Garden Waste Clearance in Bristol: What Your Bin Takes vs What Needs a Collection

John Smith • June 17, 2026

Bristol City Council's garden waste collection runs roughly March to November, with a typical capacity of around 240 litres per collection, which sounds like a lot until you've spent a Saturday cutting back an overgrown hedge or clearing a jungle of a back garden. A decent hedge trim alone can produce 3-4 times that volume, and that's before you get to branches too thick for the bin, old decking, or a pile of turf from re-landscaping a lawn. Knowing what your garden bin can realistically handle, and when it's worth booking a clearance instead, saves a lot of repeated trips and half-full bin collections.

Front garden with muddy soil, two empty green bins, and a large green wheelie bin by a brick house.

What Actually Fits in a Garden Waste Bin

If you're not sure whether what you've got needs a bin, a skip, or a clearance team, B's Waste Removal can usually tell from a quick description or a couple of photos.

Garden waste bins are designed for grass cuttings, leaves, hedge trimmings, small branches (typically under about 5cm in diameter, depending on the council's specific rules), weeds, and plant cuttings. What they're not designed for, even though people often try, includes soil, turf, rubble, tree stumps, large branches or logs, and anything that isn't actually garden waste, like old fence panels or decking boards. Bristol's collection crews will leave a bin uncollected if it's contaminated with non-garden material, which means waiting another fortnight with the bin still full.
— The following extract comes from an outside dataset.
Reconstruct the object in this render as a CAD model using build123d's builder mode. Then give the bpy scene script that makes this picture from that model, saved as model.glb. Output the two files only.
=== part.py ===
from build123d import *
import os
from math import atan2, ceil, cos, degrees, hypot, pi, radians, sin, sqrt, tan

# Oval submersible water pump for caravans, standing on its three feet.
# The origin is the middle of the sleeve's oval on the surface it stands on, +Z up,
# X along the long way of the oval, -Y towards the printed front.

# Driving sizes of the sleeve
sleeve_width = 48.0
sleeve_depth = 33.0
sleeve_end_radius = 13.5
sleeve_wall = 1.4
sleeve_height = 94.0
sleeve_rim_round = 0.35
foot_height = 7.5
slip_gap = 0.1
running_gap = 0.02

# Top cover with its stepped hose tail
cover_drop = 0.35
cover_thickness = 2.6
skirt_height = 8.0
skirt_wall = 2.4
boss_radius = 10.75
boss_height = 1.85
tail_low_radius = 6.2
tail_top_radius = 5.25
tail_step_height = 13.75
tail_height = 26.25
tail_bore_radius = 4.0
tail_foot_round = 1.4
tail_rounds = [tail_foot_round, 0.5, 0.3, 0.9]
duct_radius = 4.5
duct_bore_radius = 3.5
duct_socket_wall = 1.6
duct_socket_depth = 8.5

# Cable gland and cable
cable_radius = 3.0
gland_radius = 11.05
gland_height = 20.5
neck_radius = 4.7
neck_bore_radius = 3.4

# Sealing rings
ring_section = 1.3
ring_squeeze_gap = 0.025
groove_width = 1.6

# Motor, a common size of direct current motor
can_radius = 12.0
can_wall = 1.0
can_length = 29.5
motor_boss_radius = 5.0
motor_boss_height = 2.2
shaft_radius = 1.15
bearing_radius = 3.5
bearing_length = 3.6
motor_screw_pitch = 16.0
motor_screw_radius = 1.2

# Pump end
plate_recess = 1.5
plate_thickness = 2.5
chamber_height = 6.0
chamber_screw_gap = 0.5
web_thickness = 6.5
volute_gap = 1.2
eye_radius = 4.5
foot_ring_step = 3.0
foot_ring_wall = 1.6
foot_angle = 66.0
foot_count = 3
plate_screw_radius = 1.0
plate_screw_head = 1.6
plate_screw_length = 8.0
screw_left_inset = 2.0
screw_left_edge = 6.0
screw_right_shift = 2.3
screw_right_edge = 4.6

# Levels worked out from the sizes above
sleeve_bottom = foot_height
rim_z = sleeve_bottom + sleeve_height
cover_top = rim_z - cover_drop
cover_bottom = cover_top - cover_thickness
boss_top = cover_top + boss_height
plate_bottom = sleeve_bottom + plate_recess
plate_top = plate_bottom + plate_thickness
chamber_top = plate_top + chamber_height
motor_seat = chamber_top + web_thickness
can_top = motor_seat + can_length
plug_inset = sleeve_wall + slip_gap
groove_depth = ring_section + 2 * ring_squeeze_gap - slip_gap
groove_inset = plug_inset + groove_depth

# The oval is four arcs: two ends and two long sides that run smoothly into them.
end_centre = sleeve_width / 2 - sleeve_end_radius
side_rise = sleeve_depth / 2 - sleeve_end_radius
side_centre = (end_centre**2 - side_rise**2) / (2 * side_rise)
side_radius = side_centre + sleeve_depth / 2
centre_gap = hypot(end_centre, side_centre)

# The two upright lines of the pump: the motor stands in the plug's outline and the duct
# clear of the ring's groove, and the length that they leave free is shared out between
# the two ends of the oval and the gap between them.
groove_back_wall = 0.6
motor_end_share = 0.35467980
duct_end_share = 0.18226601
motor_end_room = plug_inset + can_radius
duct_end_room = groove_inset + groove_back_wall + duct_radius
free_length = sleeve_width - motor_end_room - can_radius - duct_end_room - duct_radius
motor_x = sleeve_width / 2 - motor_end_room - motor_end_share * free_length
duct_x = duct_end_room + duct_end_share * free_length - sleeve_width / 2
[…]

Soil and Turf Are the Most Common Mistake

One of the most common things people try to put in a garden bin is soil and turf from re-laying a lawn or digging a new bed, and it's also one of the most common reasons bins get rejected. Soil and turf are heavy, and councils generally classify them differently from "green waste" because of weight limits on collection vehicles and because soil doesn't compost the same way as plant material. A single skip of turf from an average-sized garden can weigh well over a tonne, which is far beyond what a garden waste bin (or several of them) could handle even if it were allowed.
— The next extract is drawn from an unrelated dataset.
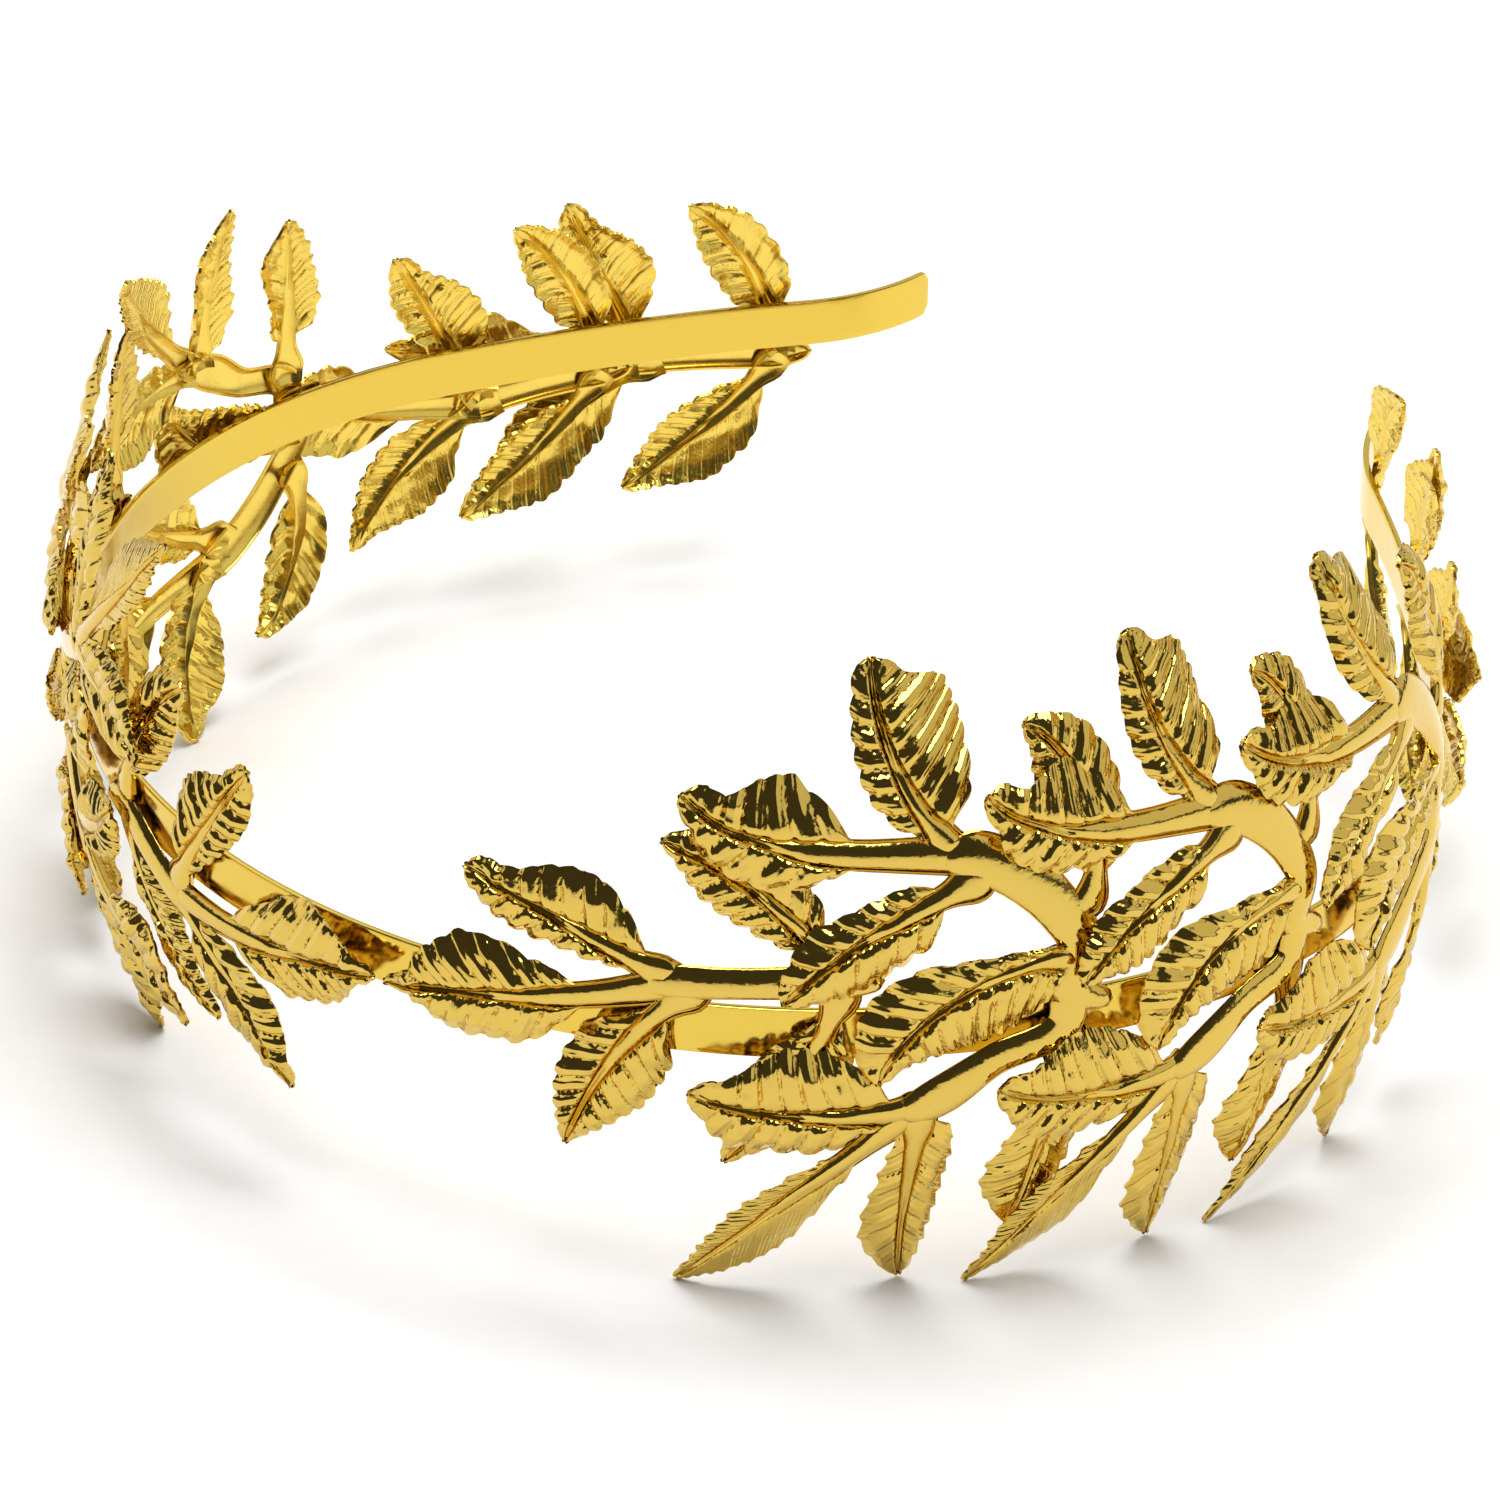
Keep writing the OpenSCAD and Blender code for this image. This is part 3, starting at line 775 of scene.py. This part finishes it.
# Fork; way back from it; angle; length; stalk; width; leans; curl; lean; thickness; die.
SMALL_LEAVES = (
    (0, 0, 50, 0.77, 0.16, 0.8, 20, -22, 0.4, 0, 1, Press.SIDE),
    (0, 0, -50, 0.81, 0.16, 0.8, -12, 8, 0.4, 0, 1, Press.DROP),
    (1, 0, 50, 0.77, 0.13, 0.82, 4, -2, 0.6, 1, 1.1, Press.WING),
    (1, 0.16, -50, 0.77, 0.2, 0.85, 22, -16, 0.6, 0, 1.15, Press.DROP),
    (1, 0, 0, 1, 0.34, 1, -7, 6, 1, 0, 1.4, Press.END),
)
# Shares of the way to the second fork, of the tail, of the fork's height, and of the width.
SMALL_STEM = (
    (0, 1, 0, 0.45), (0, 0, 0, 1), (0.25, 0, 0.17, 1), (0.5, 0, 0.44, 0.94),
    (0.75, 0, 0.73, 0.94), (1, 0, 1, 1), (1.2, 0, 1.1, 0.8),
)
SMALL_KEEL = -0.35
SPRIGS = (
    Sprig("sprig_right_1", RIGHT, False, 0.225, 1.17, -12, 1, (1, -0.04), -15),
    Sprig("sprig_right_2", RIGHT, True, 0.351),
    Sprig("sprig_right_3", RIGHT, True, 0.477, reach=0.92),
    Sprig("sprig_right_4", RIGHT, True, 0.617, reach=0.95),
    Sprig("sprig_right_5", RIGHT, False, 0.855, -0.67, 10, 0.95, (0.97, -0.11), 2,
          emboss=0.75, far=True),
    Sprig("sprig_right_6", RIGHT, False, 0.954, -0.75, 11, 1, (1.03, 0.03), 6,
          emboss=0.75, far=True),
    Sprig("sprig_left_1", LEFT, False, 0.201, -0.17, 8, 1, (0.74, -0.23), 0),
    Sprig("sprig_left_2", LEFT, True, 0.346, 0.7, reach=0.97, rise=-0.9, sway=0.14),
    Sprig("sprig_left_3", LEFT, True, 0.48, 0.7, rise=-0.9, sway=0.14),
    Sprig("sprig_left_4", LEFT, True, 0.636, 0.7, reach=0.97, rise=-0.9, sway=0.1, far=True),
    Sprig("sprig_left_5", LEFT, False, 0.808, -0.67, 10, 0.95, (0.97, -0.11), 2,
          emboss=0.7, far=True),
    Sprig("sprig_left_6", LEFT, False, 0.909, -0.75, 11, 1, (1.03, 0.03), 6,
          emboss=0.7, far=True),
)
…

When a Clearance Makes More Sense Than the Bin

For anything beyond routine grass and hedge maintenance, a one-off clearance is usually faster and less hassle than weeks of partial bin collections. This applies to situations like clearing an overgrown garden after moving into a new property, removing a dead tree or large shrubs, getting rid of old garden furniture, sheds, or greenhouses that have reached the end of their life, and post-landscaping clean-ups where there's a mix of soil, turf, rubble, and plant waste that the council bin won't take anyway.

We've covered what to do with renovation waste in Bristol , and garden clearances follow a similar logic: mixed waste streams (soil, green waste, hard materials) are usually better handled in one collection than split across different disposal routes.
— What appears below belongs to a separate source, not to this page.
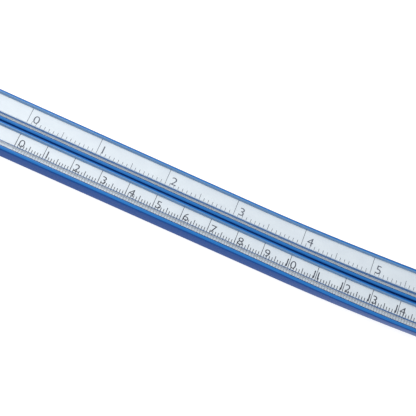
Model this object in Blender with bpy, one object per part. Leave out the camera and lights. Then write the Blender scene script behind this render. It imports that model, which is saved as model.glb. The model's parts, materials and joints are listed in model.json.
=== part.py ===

Bonfires and Burning Garden Waste

Burning garden waste at home is legal in most circumstances in Bristol, but it's becoming less practical and more likely to cause problems with neighbours, especially in denser residential areas. Smoke that drifts into neighbouring gardens or across a street can be reported as a nuisance, and persistent complaints can lead to enforcement action under environmental protection rules. For anyone doing a significant garden clear-out, a collection avoids this entirely and means the green waste gets composted or processed properly rather than going up in smoke, literally.

Seasonal Timing

Garden waste volume isn't constant through the year. Spring (March-May) tends to bring a surge as people tackle growth from the winter and prepare beds for the season, while autumn (September-November) brings leaf fall and the last hedge cuts before winter. Booking a clearance just before these peak periods, rather than during them, often means quicker availability. Outside the council's collection season (typically December-February), having a clearance booked is also one of the few ways to get garden waste removed at all, since the kerbside bin service usually pauses over winter.

Getting the Timing and Scope Right

The honest answer to "bin or clearance?" comes down to volume and material type more than anything else. A bin's fine for ongoing maintenance, a bit of grass and the odd hedge trim. Once you're dealing with soil, large quantities, or anything that isn't pure green waste, a clearance avoids the back-and-forth of rejected collections and half-measures.


FAQ

Q: Can I put soil or turf in my garden waste bin in Bristol? A: Generally no. Soil and turf are usually classified separately from green garden waste due to weight and composting differences, and bins containing them are often left uncollected.

Q: What's the largest branch size a garden waste bin will take? A: This varies, but as a general guide, branches over roughly 5cm in diameter are often too large for standard garden waste collections and may need cutting down further or removing via a clearance.

Q: Is it legal to burn garden waste in Bristol? A: In most residential areas, yes, but smoke affecting neighbours can lead to nuisance complaints and potential enforcement action. A clearance is often a more practical option, especially in denser areas.

Q: What happens to garden waste outside the council's collection season? A: Bristol's kerbside garden waste collections typically run March to November. Outside this period, a one-off clearance is often the only practical way to remove garden waste.